Photographer: Andrew Harrer/Bloomberg
For most of its rapid ascent of the TV business, Netflix Inc. has rented shows. Now it wants to own them.
Like a major Hollywood studio or competitor HBO, the company will own many of the 20 or more original shows that debut on its streaming service next year, Chief Executive Officer Reed Hastings said in an interview.
“We’ve continued to expand our creative role on the shows,” Hastings said. “Now we’re taking on ownership and production.”
It’s a new step for Netflix, which in the past has licensed programs from studios like Sony Pictures and Weinstein Co. While fans associate “House of Cards” with Netflix, producer Media Rights Capital owns the hit series. As a result, U.S. viewers can buy past seasons on Amazon.com and Germans can see season three on Sky Deutschland.
While Hastings wouldn’t discuss titles, the coming originals that Netflix bought include “Flaked,” a Will Arnett comedy from the makers of “Arrested Development,” according to a person with knowledge of the matter who asked not to be named because terms aren’t public.
Ownership achieves several objectives for the Los Gatos, California-based company, beyond providing shows others don’t have. It eliminates the sometimes territory-by-territory tracking of streaming rights, and lets Netflix unlock revenue from selling DVDs or license rights to other services.
It also ensures a supply of new material, should conventional TV networks cut back on selling streaming rights to their shows to Netflix.
“We already expect U.S. TV networks to increasingly buy out the SVOD [streaming video on demand] window when they acquire a show and it would not be a surprise if one or two studios stopped selling shows to Netflix,” analysts at UBS AG wrote in a report last week.
Netflix is taking a page from the playbook of HBO, Time Warner Inc.’s premium cable network.

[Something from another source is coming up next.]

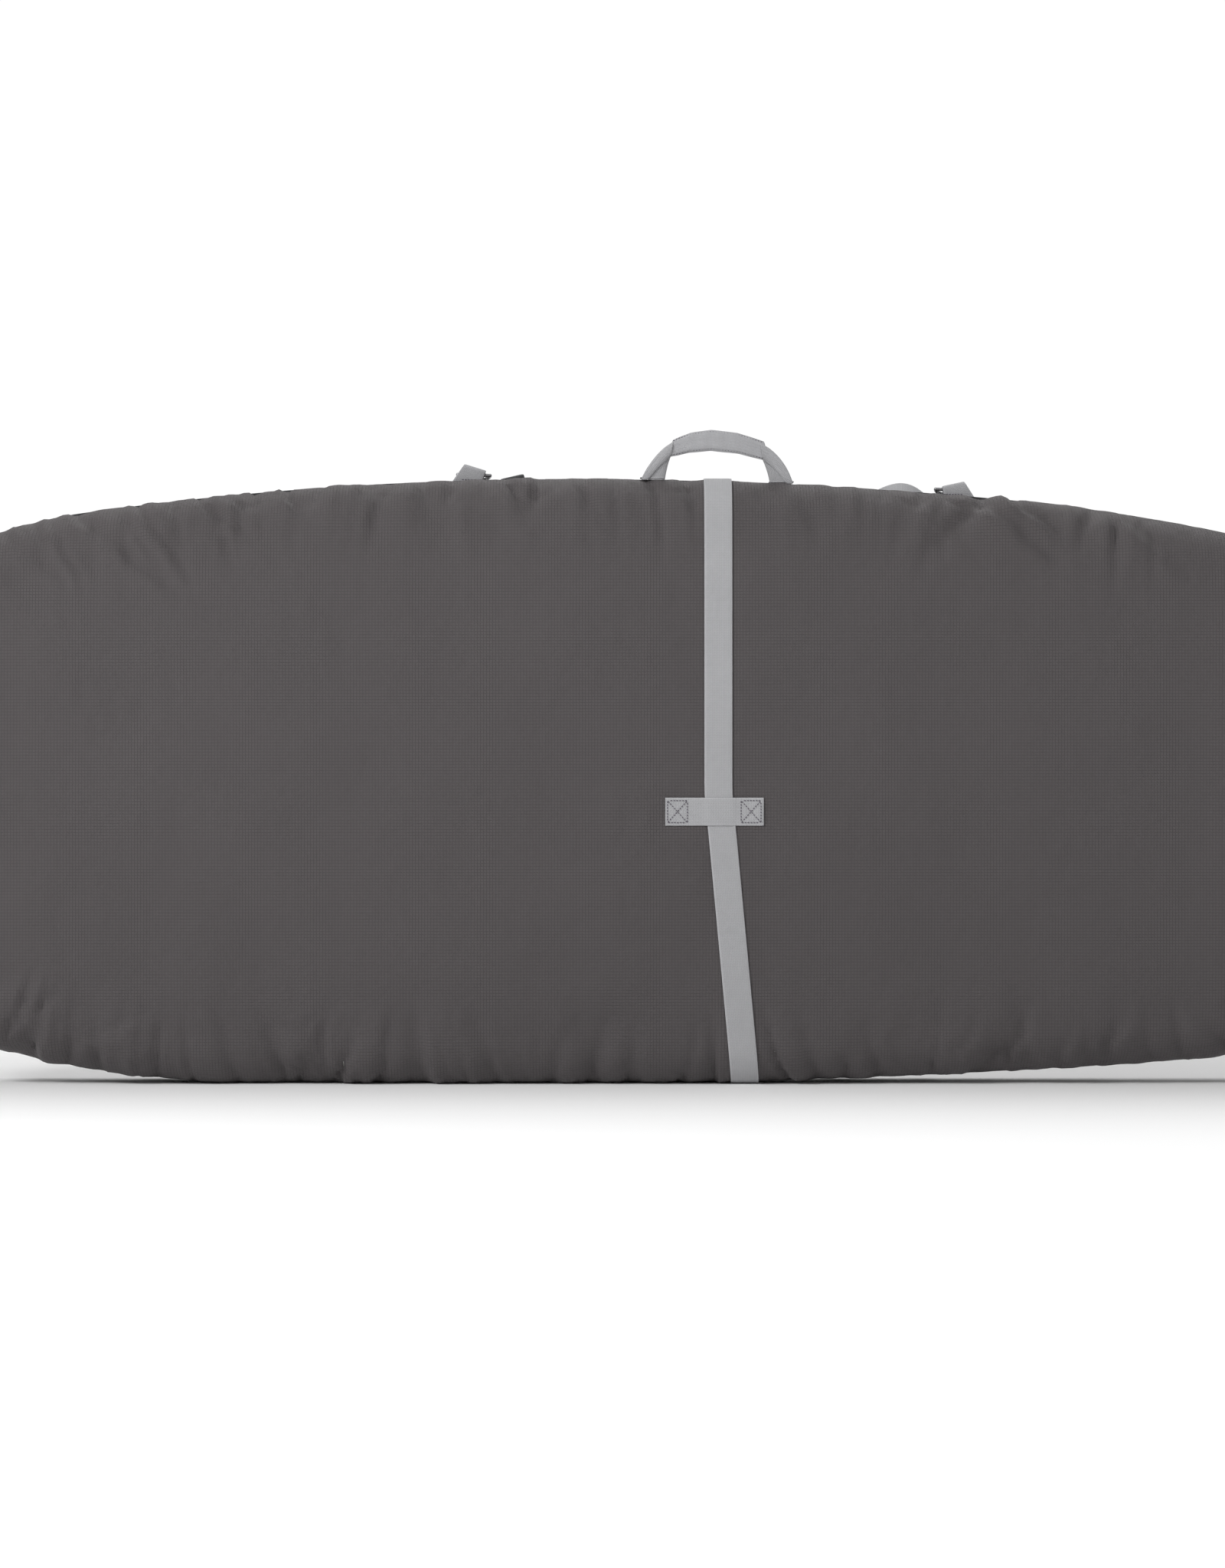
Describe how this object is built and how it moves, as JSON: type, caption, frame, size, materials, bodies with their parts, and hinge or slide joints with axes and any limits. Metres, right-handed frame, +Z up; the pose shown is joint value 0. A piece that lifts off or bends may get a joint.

Though both license movies from studios, HBO owns the global rights to most of it biggest hit series, including “The Sopranos,” “Six Feet Under” and “Game of Thrones.”
The test is whether Netflix, competing with more seasoned producers at HBO, FX, AMC and Showtime, can do it as well, according to Michael Pachter, an analyst with Wedbush Morgan Securities in Los Angeles.
When it licenses shows, Netflix pays about half of what it would cost to produce them, according to Pachter — giving up some of the upside, such as DVD revenue, when shows are a hit, but also limiting the losses that come with owning programs no one wants to watch. Netflix hasn’t gone through the “painful process” of creating a show from scratch, he said.
“The real risk is that they might not make very good decisions,” Pachter said. “It isn’t clear to me that Netflix has an upper hand in negotiating rights so that they position themselves to capture significant economic rent.”
Shares of Netflix soared 26 percent last week as the company reported signing 4.9 million new subscribers in the first quarter and credited exclusive shows such as “Orange Is the New Black.” That topped the company’s forecasts and lifted the worldwide total to more than 62 million.
Hastings cited the popularity of Netflix originals “House of Cards” and new shows like “Unbreakable Kimmy Schmidt” and “Bloodline.”
The company plans to dramatically increase production of originals over the next few years, making exclusive shows a larger part of its $9.8 billion long-term streaming budget. Its content obligations have grown by 71 percent over the past two years.
The company could make as many as 40 new shows a year by 2018, double its output this year, according to UBS. Costs, amortized over a period of years, could make it harder for the company to deliver the profit leverage investors expect, UBS said.
“While we acknowledge that Netflix’s subscriber growth is impressive, we remain skeptical that it can deliver the leverage many investors expect,” UBS said.